Work to complete = Pick every line from the data that holds the word "lifts".

▼▼▼

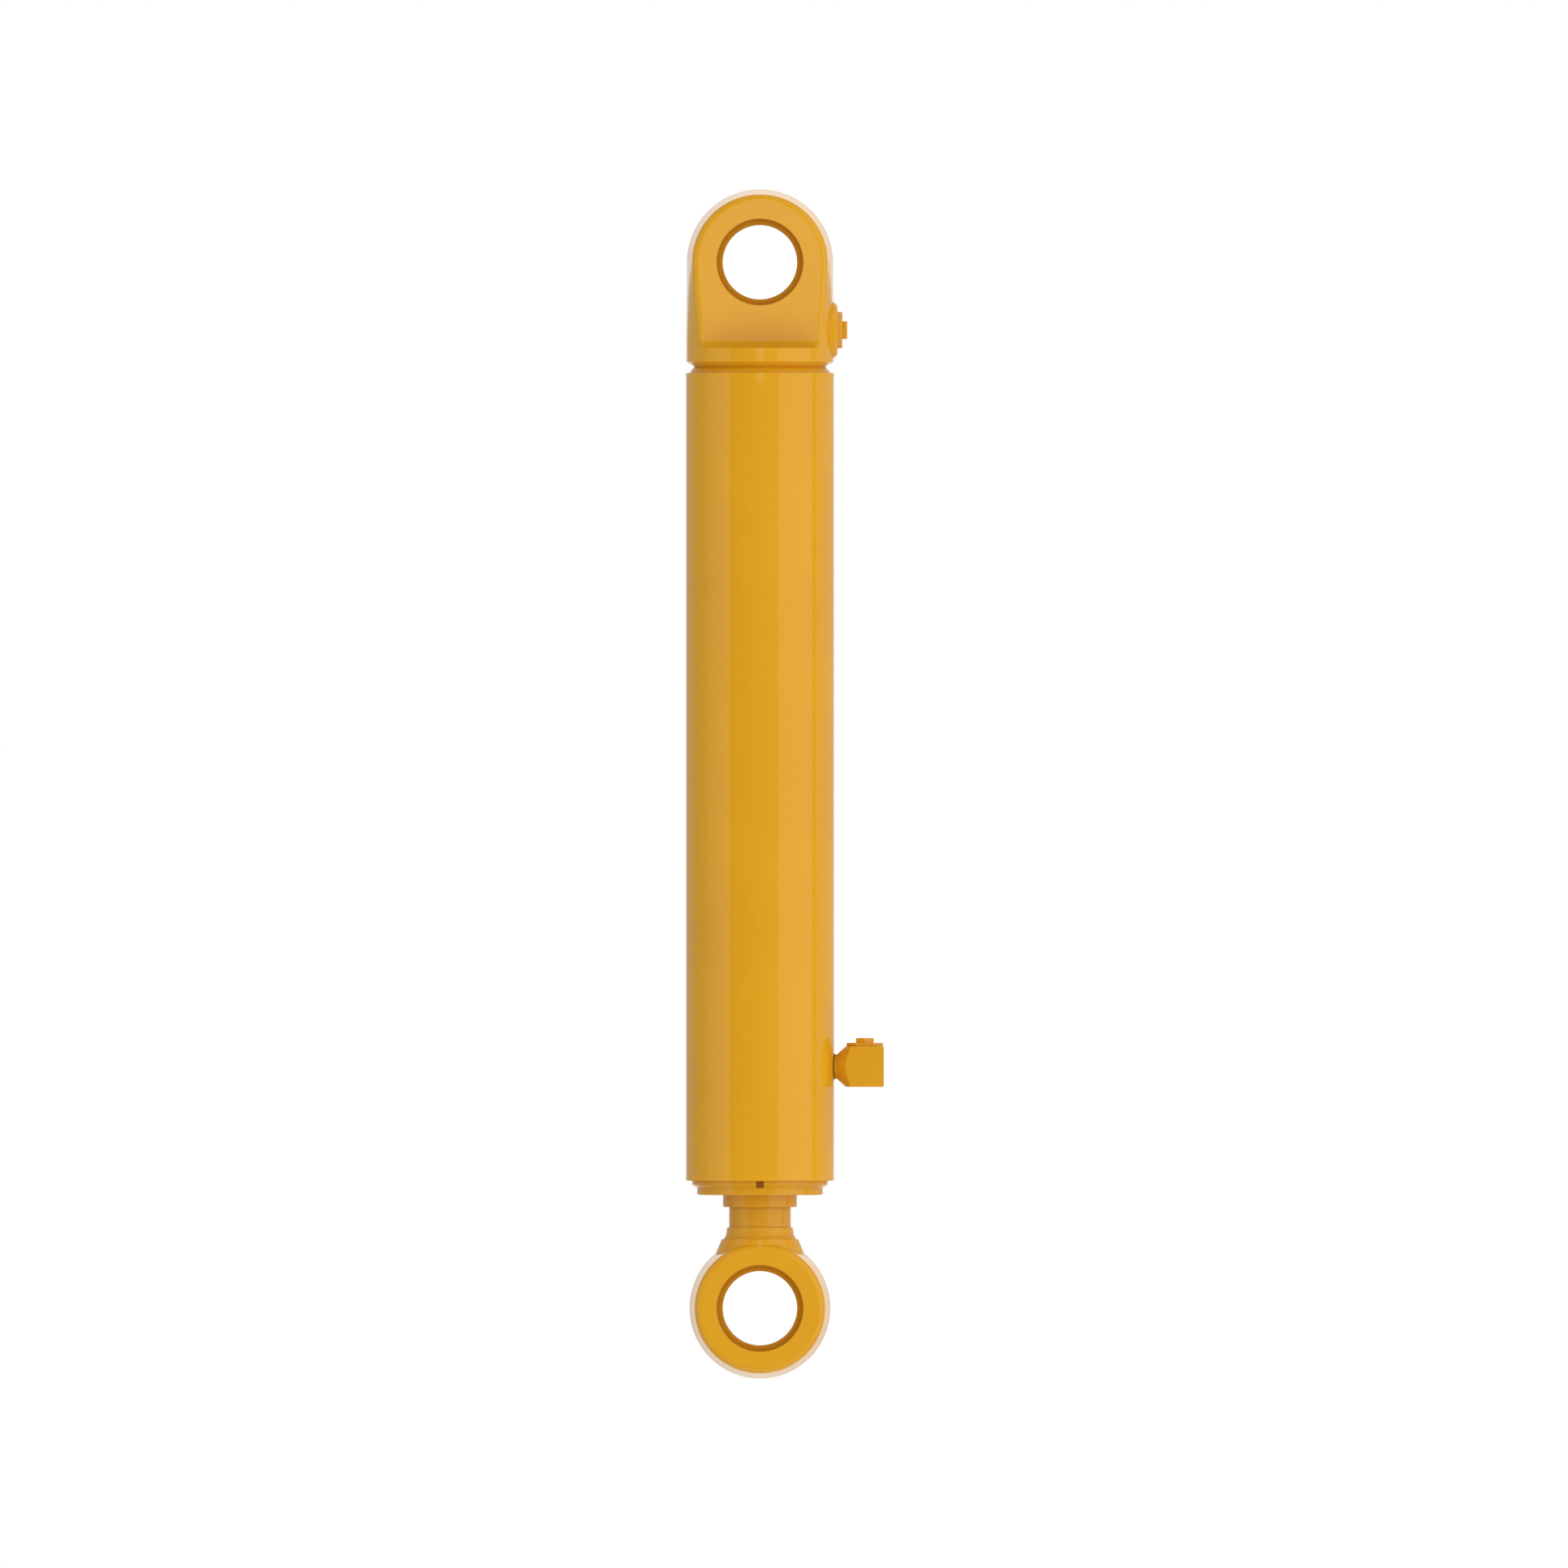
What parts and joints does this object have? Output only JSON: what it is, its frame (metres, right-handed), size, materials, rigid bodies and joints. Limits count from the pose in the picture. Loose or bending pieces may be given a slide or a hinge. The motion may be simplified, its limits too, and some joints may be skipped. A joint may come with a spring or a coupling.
{
  "type": "hydraulic cylinder",
  "caption": "Double-acting welded hydraulic cylinder with a forged pin eye at each end, side oil ports closed by hex plugs and a screw-in head gland.",
  "frame": {"origin": "centre of the cap-end eye's pin bore", "axes": "+Z along the cylinder's axis, from the rod eye to the cap eye; +Y along both pin bores; +X towards the two oil ports"},
  "size_m": [0.1597, 0.12, 0.9585],
  "materials": {
    "yellow_paint": "gloss enamel over forgings, tube and welds",
    "chrome_rod": "hard chrome, ground and polished",
    "bushing_steel": "hardened, ground bore, painted end faces",
    "piston_iron": "machined ductile iron",
    "plain_steel": "plain, oiled",
    "bearing_bronze": "bronze lined",
    "nitrile": "black nitrile",
    "urethane": "blue polyurethane",
    "ptfe": "filled PTFE",
    "wear_plastic": "glass-filled nylon"
  },
  "bodies": {
    "barrel": {"barrel_tube": "yellow_paint", "cap_end_eye": "yellow_paint", "cap_weld": "yellow_paint", "rod_port_elbow": "yellow_paint", "rod_port_weld": "yellow_paint", "head_gland": "yellow_paint", "cap_port_plug": "yellow_paint", "cap_port_test_plug": "yellow_paint", "rod_port_plug": "yellow_paint", "rod_port_test_plug": "yellow_paint", "cap_eye_bushing": "bushing_steel", "rod_bearing": "bearing_bronze", "gland_o_ring": "nitrile", "gland_dust_o_ring": "nitrile", "rod_buffer_energizer": "nitrile", "cap_port_plug_seal": "nitrile", "cap_port_test_plug_seal": "nitrile", "rod_port_plug_seal": "nitrile", "rod_port_test_plug_seal": "nitrile", "rod_u_cup": "urethane", "rod_wiper": "urethane", "gland_backup_ring": "ptfe", "rod_buffer_ring": "ptfe"},
    "piston_rings": {"piston_wear_rings": "wear_plastic", "piston_seal": "ptfe", "piston_seal_energizer": "nitrile"},
    "rod": {"piston_rod": "chrome_rod", "piston": "piston_iron", "piston_static_o_ring": "nitrile", "piston_nut": "plain_steel", "nut_set_screw": "plain_steel", "rod_weld": "yellow_paint", "rod_end_eye": "yellow_paint", "rod_eye_bushing": "bushing_steel"}
  },
  "joints": [
    {"name": "rod_slide", "type": "slide", "parent": "barrel", "child": "piston_rings", "axis": [0, 0, -1], "range_m": [0, 0.47]},
    {"name": "rod_turn", "type": "hinge", "parent": "piston_rings", "child": "rod", "pos_m": [0, 0, -0.843], "axis": [0, 0, 1], "continuous": true}
  ]
}
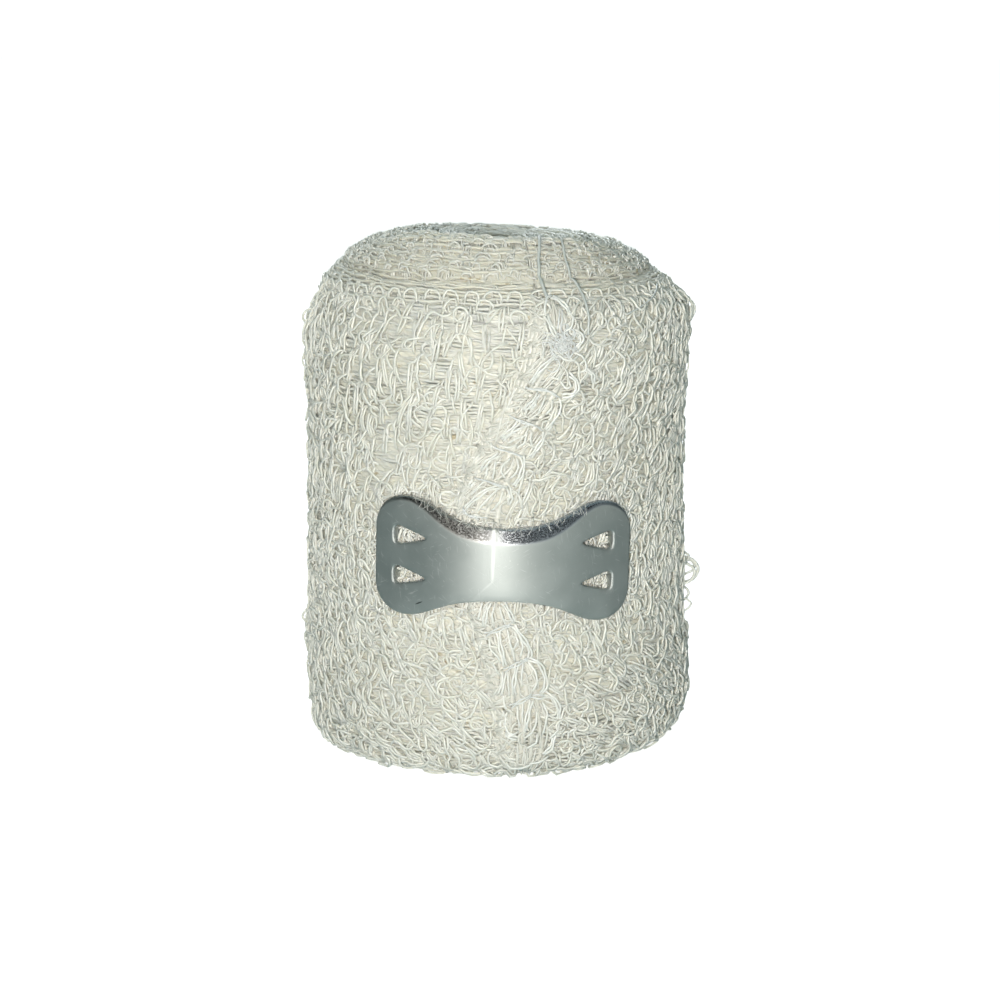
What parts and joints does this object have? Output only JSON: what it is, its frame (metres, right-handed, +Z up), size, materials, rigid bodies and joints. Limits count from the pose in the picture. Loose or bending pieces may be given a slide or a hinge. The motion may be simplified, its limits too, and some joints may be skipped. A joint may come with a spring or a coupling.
{
  "type": "crepe bandage roll",
  "caption": "Rolled crepe bandage standing on its flat end, domed above, its sewn free end held down by a curved metal clip with teeth.",
  "frame": {"origin": "on the surface the roll stands on, under the middle of its box", "axes": "+Z up along the roll's axis, the clip and the free end face -Y, +X to the right of someone facing the clip"},
  "size_m": [0.0579, 0.0594, 0.0755],
  "materials": {
    "cotton_crepe": "matte",
    "clip_metal": "satin"
  },
  "bodies": {
    "root": {"bandage_roll": "cotton_crepe", "clip": "clip_metal"}
  },
  "joints": []
}
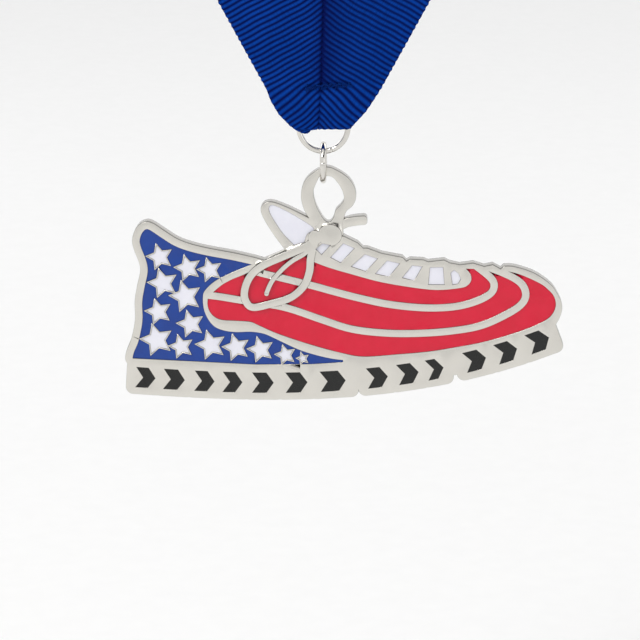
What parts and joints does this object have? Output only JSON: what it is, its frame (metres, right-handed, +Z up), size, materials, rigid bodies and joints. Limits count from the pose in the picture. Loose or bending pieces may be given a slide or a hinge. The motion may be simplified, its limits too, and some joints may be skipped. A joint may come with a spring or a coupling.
{
  "type": "finisher medal",
  "caption": "Struck running-shoe medal with soft enamel fills, hung from a blue grosgrain neck ribbon by linked jump rings.",
  "frame": {"origin": "the hanging point, on top of the folded ribbon and above the middle of the medal's rings", "axes": "+Z up, -Y out of the medal's face, +X towards the shoe's toe; hanging at rest"},
  "size_m": [0.0913, 0.011, 0.115],
  "materials": {
    "nickel_plate": "bright nickel plate on die-struck zinc alloy, satin back",
    "blue_enamel": "soft enamel, glossy",
    "red_enamel": "soft enamel, glossy",
    "white_enamel": "soft enamel, glossy",
    "black_enamel": "soft enamel, glossy",
    "ring_wire": "polished nickel-plated wire",
    "blue_grosgrain": "ribbed grosgrain weave",
    "blue_thread": "twisted sewing thread",
    "blue_elastic": "woven elastic band"
  },
  "bodies": {
    "neck_ribbon": {"ribbon": "blue_grosgrain", "bar_tack": "blue_thread", "fold_band": "blue_elastic"},
    "large_ring": {"large_jump_ring": "ring_wire"},
    "small_ring": {"small_jump_ring": "ring_wire"},
    "medal": {"medal_plate": "nickel_plate", "blue_enamel": "blue_enamel", "star_1": "white_enamel", "star_2": "white_enamel", "star_3": "white_enamel", "star_4": "white_enamel", "star_5": "white_enamel", "star_6": "white_enamel", "star_7": "white_enamel", "star_8": "white_enamel", "star_9": "white_enamel", "star_10": "white_enamel", "star_11": "white_enamel", "star_12": "white_enamel", "star_13": "white_enamel", "star_14": "white_enamel", "red_toe_band": "red_enamel", "red_middle_band": "red_enamel", "red_collar_band": "red_enamel", "red_heel": "red_enamel", "red_bow_left": "red_enamel", "red_bow_right": "red_enamel", "red_bow_lower": "red_enamel", "tongue_enamel": "white_enamel", "lace_window_1": "white_enamel", "lace_window_2": "white_enamel", "lace_window_3": "white_enamel", "lace_window_4": "white_enamel", "lace_window_5": "white_enamel", "lace_window_6": "white_enamel", "lace_window_7": "white_enamel", "caption_mark_1": "black_enamel", "caption_mark_2": "black_enamel", "caption_mark_3": "black_enamel", "caption_mark_4": "black_enamel", "caption_mark_5": "black_enamel", "caption_mark_6": "black_enamel", "caption_mark_7": "black_enamel", "caption_mark_8": "black_enamel", "caption_mark_9": "black_enamel", "caption_mark_10": "black_enamel", "caption_mark_11": "black_enamel", "caption_mark_12": "black_enamel", "caption_mark_13": "black_enamel"}
  },
  "joints": [
    {"name": "large_ring_turn", "type": "hinge", "parent": "neck_ribbon", "child": "large_ring", "pos_m": [0, 0, -0.057], "axis": [0, 1, 0], "range_deg": [-30, 30]},
    {"name": "small_ring_swing", "type": "hinge", "parent": "large_ring", "child": "small_ring", "pos_m": [0, 0, -0.06202], "axis": [1, 0, 0], "range_deg": [-60, 60]},
    {"name": "medal_swing", "type": "hinge", "parent": "small_ring", "child": "medal", "pos_m": [0, 0, -0.06813], "axis": [0, 1, 0], "range_deg": [-25, 25]}
  ]
}
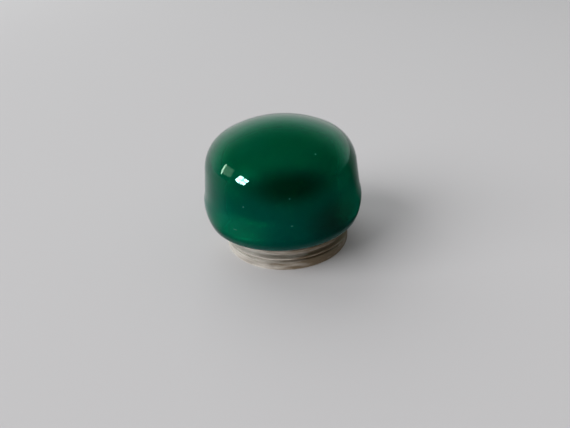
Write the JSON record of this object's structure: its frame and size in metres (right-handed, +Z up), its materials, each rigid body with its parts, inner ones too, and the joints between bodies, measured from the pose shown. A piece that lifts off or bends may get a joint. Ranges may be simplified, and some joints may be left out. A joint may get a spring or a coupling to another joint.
{
  "type": "sew-on shank button",
  "caption": "Domed green glass coat button set on a ridged metal collar, with a folding wire loop recessed in the back that swings out for sewing on.",
  "frame": {"origin": "the dome's axis, on the plane the collar's foot stands on; the collar and the shank stand 0.35 mm towards +X of it", "axes": "+Z up through the dome's crown; X along the shank loop's swing line; the folded loop lies towards +Y"},
  "size_m": [0.022, 0.022, 0.0179],
  "materials": {
    "green_glass": "fire-polished glossy pressed glass",
    "grey_fibre": "pressed grey fibre",
    "cement": "matte set cement",
    "tarnished_metal": "silvery plated brass, worn and tarnished",
    "plate_metal": "satin, lightly tarnished",
    "rivet_brass": "satin",
    "loop_wire": "drawn wire, rubbed bright"
  },
  "bodies": {
    "button": {"glass_dome": "green_glass", "seat_washer": "grey_fibre", "cement_ring": "cement", "ridged_collar": "tarnished_metal", "back_plate": "plate_metal", "shank_saddle": "plate_metal", "saddle_rivets": "rivet_brass"},
    "shank": {"shank_loop": "loop_wire"}
  },
  "joints": [
    {"name": "shank_swing", "type": "hinge", "parent": "button", "child": "shank", "pos_m": [0.00035, 0, 0.00225], "axis": [-1, 0, 0], "range_deg": [0, 180]}
  ]
}
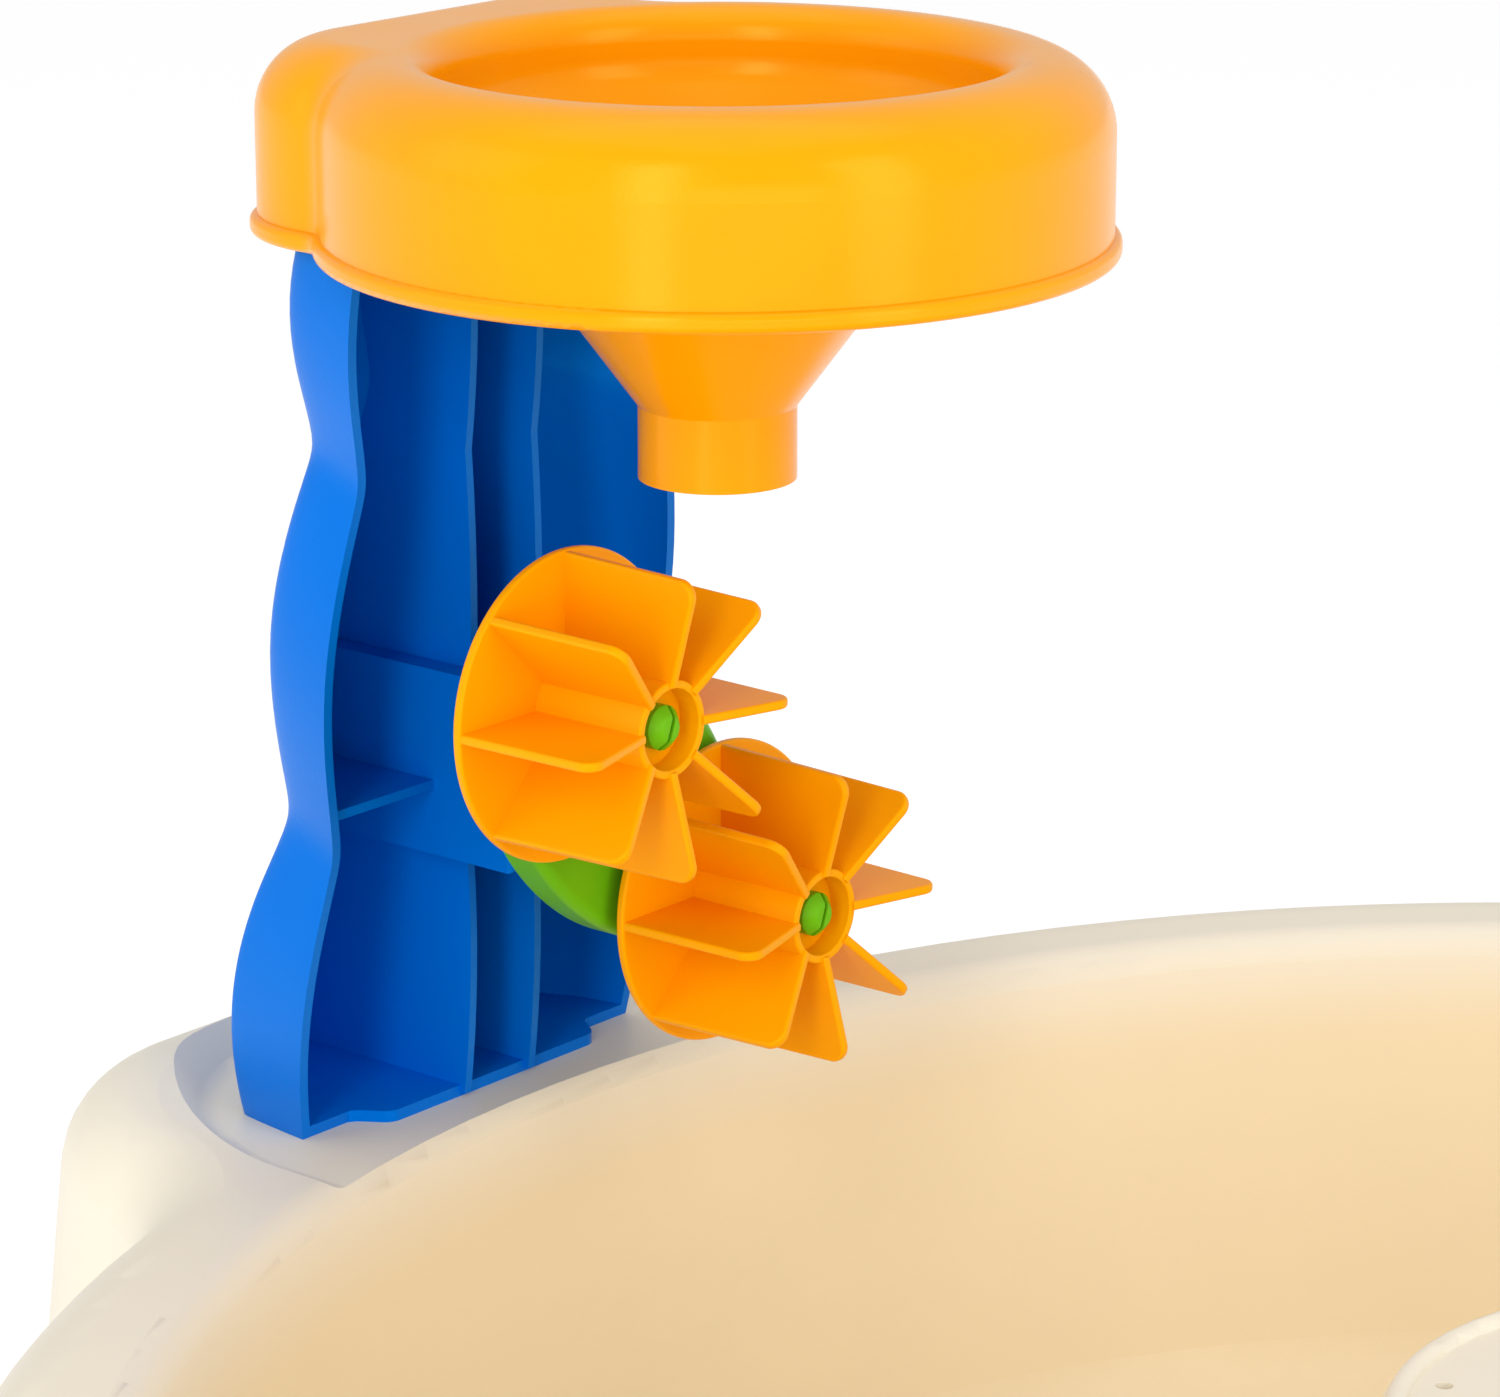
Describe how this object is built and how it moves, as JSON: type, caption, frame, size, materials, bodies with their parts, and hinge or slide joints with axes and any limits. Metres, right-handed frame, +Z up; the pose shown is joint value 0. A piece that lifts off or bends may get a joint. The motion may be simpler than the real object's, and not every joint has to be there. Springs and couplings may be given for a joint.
{
  "type": "sand and water table",
  "caption": "Round sand and water play table on legs, with a pour-in funnel on a tower and paddle wheels on a turning carrier under its spout.",
  "frame": {"origin": "centre of the bounding box at the level of the feet, on the ground", "axes": "+Z up, +Y towards the tower at the back of the tub, +X to the right when facing the tower from the tub"},
  "size_m": [0.776, 0.838, 0.7307],
  "materials": {
    "tub_plastic": "cream moulded plastic, satin",
    "tower_plastic": "blue moulded plastic, satin",
    "blue_plastic": "blue moulded plastic, satin",
    "funnel_plastic": "yellow-orange moulded plastic, glossy",
    "wheel_plastic": "orange moulded plastic, satin",
    "carrier_plastic": "green moulded plastic, satin",
    "screw_steel": "zinc-plated steel",
    "seal_rubber": "black rubber",
    "foot_rubber": "dark grey soft plastic"
  },
  "bodies": {
    "table": {"tub": "tub_plastic", "leg_screws": "screw_steel", "tower": "tower_plastic", "tower_screws": "screw_steel", "funnel": "funnel_plastic", "funnel_screws": "screw_steel", "leg_1": "blue_plastic", "leg_2": "blue_plastic", "leg_3": "blue_plastic", "leg_4": "blue_plastic", "foot_cap_1": "foot_rubber", "foot_cap_2": "foot_rubber", "foot_cap_3": "foot_rubber", "foot_cap_4": "foot_rubber"},
    "plug": {"drain_plug": "blue_plastic", "drain_seal": "seal_rubber"},
    "carrier": {"wheel_carrier": "carrier_plastic"},
    "wheel_upper": {"upper_wheel": "wheel_plastic"},
    "wheel_lower": {"lower_wheel": "wheel_plastic"}
  },
  "joints": [
    {"name": "carrier_turn", "type": "hinge", "parent": "table", "child": "carrier", "pos_m": [0, 0.29439, 0.544], "axis": [0, 1, 0], "continuous": true},
    {"name": "upper_wheel_turn", "type": "hinge", "parent": "carrier", "child": "wheel_upper", "pos_m": [-0.0288, 0.26439, 0.5746], "axis": [0, 1, 0], "continuous": true},
    {"name": "lower_wheel_turn", "type": "hinge", "parent": "carrier", "child": "wheel_lower", "pos_m": [0.0288, 0.26439, 0.5134], "axis": [0, 1, 0], "continuous": true},
    {"name": "drain_plug_pull", "type": "slide", "parent": "table", "child": "plug", "axis": [0, 0, -1], "range_m": [0, 0.02]}
  ]
}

▲▲▲

Reply to the task =
Write the JSON record of this object's structure: its frame and size in metres (right-handed, +Z up), its materials, each rigid body with its parts, inner ones too, and the joints between bodies, measured from the pose shown. A piece that lifts off or bends may get a joint. Ranges may be simplified, and some joints may be left out. A joint may get a spring or a coupling to another joint.
Describe how this object is built and how it moves, as JSON: type, caption, frame, size, materials, bodies with their parts, and hinge or slide joints with axes and any limits. Metres, right-handed frame, +Z up; the pose shown is joint value 0. A piece that lifts off or bends may get a joint. The motion may be simpler than the real object's, and not every joint has to be there. Springs and couplings may be given for a joint.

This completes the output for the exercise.